Crisis Looms for ANC
The Freedom Front Plus (FF+), the only mainstream political party in the country that brands itself “proudly Afrikaans,” says the attack on the language is a “populist move” by the ANC to win black votes on Nov. 1, when South Africans elect town and city councils.
“The ANC attacks minorities before every election,” FF+ leader Pieter Groenewald told The Epoch Times. “Afrikaans speakers are a minority, and, of course, white Afrikaners carry the baggage of apartheid, so they’re an easy target.
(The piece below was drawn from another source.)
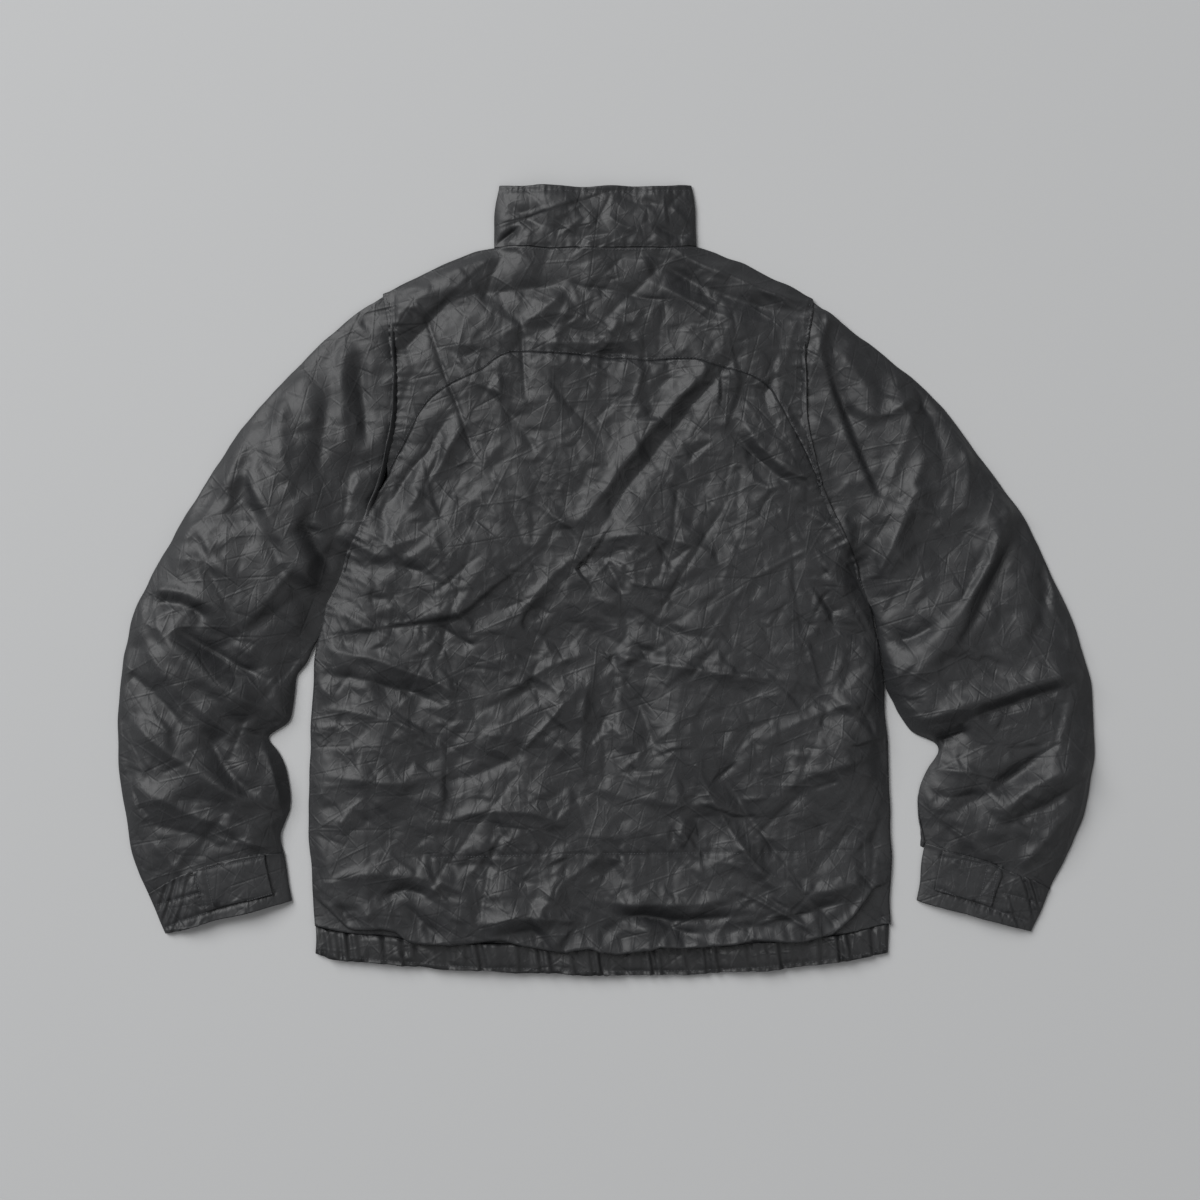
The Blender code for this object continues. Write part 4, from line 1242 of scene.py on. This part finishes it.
# Sewn lines on the cuffs: tab edges, box stitch, casing of the elastic and lower edge
cuffLines = {
    "left": (
        ((-409, -286), (-400, -324)),
        ((-398, -285), (-390, -326)),
        ((-452, -325), (-423, -316), (-403, -310)),
        ((-441, -347), (-423, -339), (-390, -328), (-331, -311)),
        ((-396, -286), (-341, -275)),
    ),
    "right": (
        ((390, -286), (382, -323)),
        ((379, -284), (371, -320)),
        ((395, -311), (435, -322)),
        ((330, -307), (370, -322), (418, -339)),
        ((334, -275), (378, -283)),
    ),
}
hem = {
    "levels": 2,
    "cutEvery": 7.0,
    "stitchDown": 24.3,
    "gatherRise": 4.4,
    "gatherPitch": 15.0,
    "gatherLean": 0.15,
    "sway": (6, 47),  # the gathers sway by the first, over the length of the second
    "crumple": 0.55,
    # painted shade: the hem band's nylon is made darker for the shadow cast on it by the cloth that bulges
    # over it
    "brightness": 0.72,
}
collar = {"crumple": 0.75, "seamUp": 1.5, "stitchUp": 57.0, "stitchNarrow": 0.955}


def asLine(rows):
    return np.array([(x, y, 0) for x, y in rows]) * mm


def addCuffs():
    for side, towards in (("left", 1), ("right", -1)):
        node = side + "_cuff"
        lines = [asLine(rows) for rows in cuffLines[side]]
        points, faces, upward = denseTube(node, ((1, None), (-1, None)), bands["levels"])
        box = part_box(node)
        share = (points[:, 0] - box[0].x) / (box[1].x - box[0].x)
        outer = 1 - share if side == "left" else share
        gathers = cuffs["gatherLeast"] + ramp(outer, *cuffs["elastic"])
        across = points[:, 0] - cuffs["gatherLean"] * towards * points[:, 1]
        ridges = (wavy(across, cuffs["gatherPitch"], seed=3) - 0.5) * cuffs["gatherRise"] * gathers
        room = ramp(points[:, 2] / mm, *bands["still"]) * upward
        points = crumpled(points, upward, (), cuffs["crumple"])
        points[:, 2] += ridges * room * mm
        gap, _, _ = distanceTo(points, seams[side + "Cuff"])
        rise, reach = cuffs["rim"]
        points[:, 2] += rise * np.exp(-((gap / (reach * mm)) ** 2)) * upward * mm
        for line in lines:
            points = puckered(points, line, "cuff", seed=51)
        cuff = addPiece(side + "Cuff", points, faces, nylonFinish(side + "CuffNylon"), node, bands["wall"])
        tab = addCuffTab(side, lines)
        addStitches(side + "CuffStitches", lines, (cuff, tab), pitch=2.4)
    print("cuffs made")


def addCuffTab(side, lines):
    node = side + "_cuff_tab"
    points, faces, _ = denseTube(node, ((1, None),), cuffs["tabLevels"])
    points = crumpled(points, 1.0, (), cuffs["tabCrumple"])
    for line in lines:
        points = puckered(points, line, "cuffTab", seed=51)
    finish = nylonFinish(side + "TabNylon", 1.05)
    return addPiece(side + "CuffTab", points, faces, finish, node, cuffs["tabWall"])


def addHemBand():
    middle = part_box("hem_band")[0].y / mm + 22
    seeds = ((1, None), (-1, (-150, middle)), (-1, (130, middle)))
    points, faces, upward = denseTube("hem_band", seeds, hem["levels"], hem["cutEvery"])
    sway, swayLength = hem["sway"]
    across = points[:, 0] + sway * mm * np.sin(points[:, 0] / (swayLength * mm))
    ridges = wavy(across + hem["gatherLean"] * points[:, 1], hem["gatherPitch"], seed=12) - 0.5
    room = ramp(points[:, 2] / mm, *bands["still"]) * upward
    points = crumpled(points, upward, (), hem["crumple"])
    points[:, 2] += ridges * hem["gatherRise"] * room * mm
    seam = seams["hem"] - np.array([0, hem["stitchDown"], 0]) * mm
    points = puckered(points, seam, "hem", seed=61)
    # The hem band's darker nylon is painted shade, for the shadow under the bulging cloth.
    finish = nylonFinish("hemNylonPaintedShade", hem["brightness"])
    piece = addPiece("hemBand", points, faces, finish, "hem_band", bands["wall"])
    addStitches("hemStitches", [seam], (piece,), pitch=3.2)
    print("hem band made")


def addCollar():
    seeds = ((1, None), (-1, (-90, 320)), (-1, (70, 320)))
    points, faces, upward = denseTube("collar", seeds, bands["levels"])
    points = crumpled(points, upward, collarFolds, collar["crumple"])
    points = puckered(points, seams["neck"] + np.array([0, collar["seamUp"], 0]) * mm, "neck", seed=40)
    middle = seams["neck"][:, 0].mean()
    top = seams["neck"] + np.array([0, collar["stitchUp"], 0]) * mm
    top[:, 0] = middle + (top[:, 0] - middle) * collar["stitchNarrow"]
    points = puckered(points, top, "collarTop", seed=41)
    piece = addPiece("collar.cloth", points, faces, nylonFinish("collarNylon"), "collar", bands["wall"])
    addStitches("collarStitches", [top], (piece,), pitch=3.0)
    print("collar made")


# The zip's metal and its woven tape


def zipFinishes():
    metal = Finish("blackZinc", {"Metallic": 0.9, "Roughness": 0.36})
    scratches = {"Vector": place(metal), "Scale": 900.0, "Detail": 3.0}
    wear = metal.add("ShaderNodeTexNoise", {}, scratches)
    stops = {"stops": [(0.35, (0.03, 0.03, 0.033, 1)), (0.8, (0.10, 0.10, 0.11, 1))]}
    metal.output("Base Color", metal.add("ShaderNodeValToRGB", stops, {"Fac": wear}))
    tape = Finish("wovenTape", {"Roughness": 0.8})
    rows = {"Vector": place(tape), "Scale": 300.0, "Distortion": 0.3}
    weave = tape.add("ShaderNodeTexWave", {"bands_direction": "Y"}, rows)
    stops = {"stops": [(0.2, (0.012, 0.012, 0.013, 1)), (0.9, (0.028, 0.028, 0.030, 1))]}
    tape.output("Base Color", tape.add("ShaderNodeValToRGB", stops, {"Fac": weave}))
    for node, finish in (("zip_tape", tape), ("slider", metal), ("pull_tab", metal)):
        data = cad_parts[node].data
        data.materials.clear()
        data.materials.append(finish.material)


setUpStudio()
addBack()
addFronts()
addSleeves()
addCuffs()
addHemBand()
addCollar()
zipFinishes()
The attack on our language is just another way for the ANC to distract people from their corruption and mismanagement.”
The ruling party certainly appears to be in big trouble as the vote looms: There are protests around South Africa against lack of delivery of basic services by ANC-controlled municipalities, several top officials are facing criminal charges, including fraud and murder, and brutal infighting has seen several ANC members shot dead, allegedly assassinated by rivals vying for positions on candidate lists.
As it all rages, so too does Nzimande, who insisted without evidence that Afrikaans is being used as a “means of exclusion and oppression … to pursue a narrow and racist, right-wing nationalist agenda, as was the case under apartheid.”
He declined to be interviewed by The Epoch Times.
Leaning on the rusted gate outside his dilapidated home in the Johannesburg suburb of Eldorado Park, a toothless Jan Pieterse scoffed as ANC volunteers used cable ties to secure party election posters to nearby lampposts.
“They don’t understand my language, and I don’t understand theirs,” he said. “But there is one Afrikaans word that all South Africans understand, and that’s ‘voertsek.’ The ANC must voertsek; there are no votes for ANC people here!”
Voertsek is an old, impolite Afrikaans word meaning “go away.” It can’t be classified as swearing, but it’s pretty close.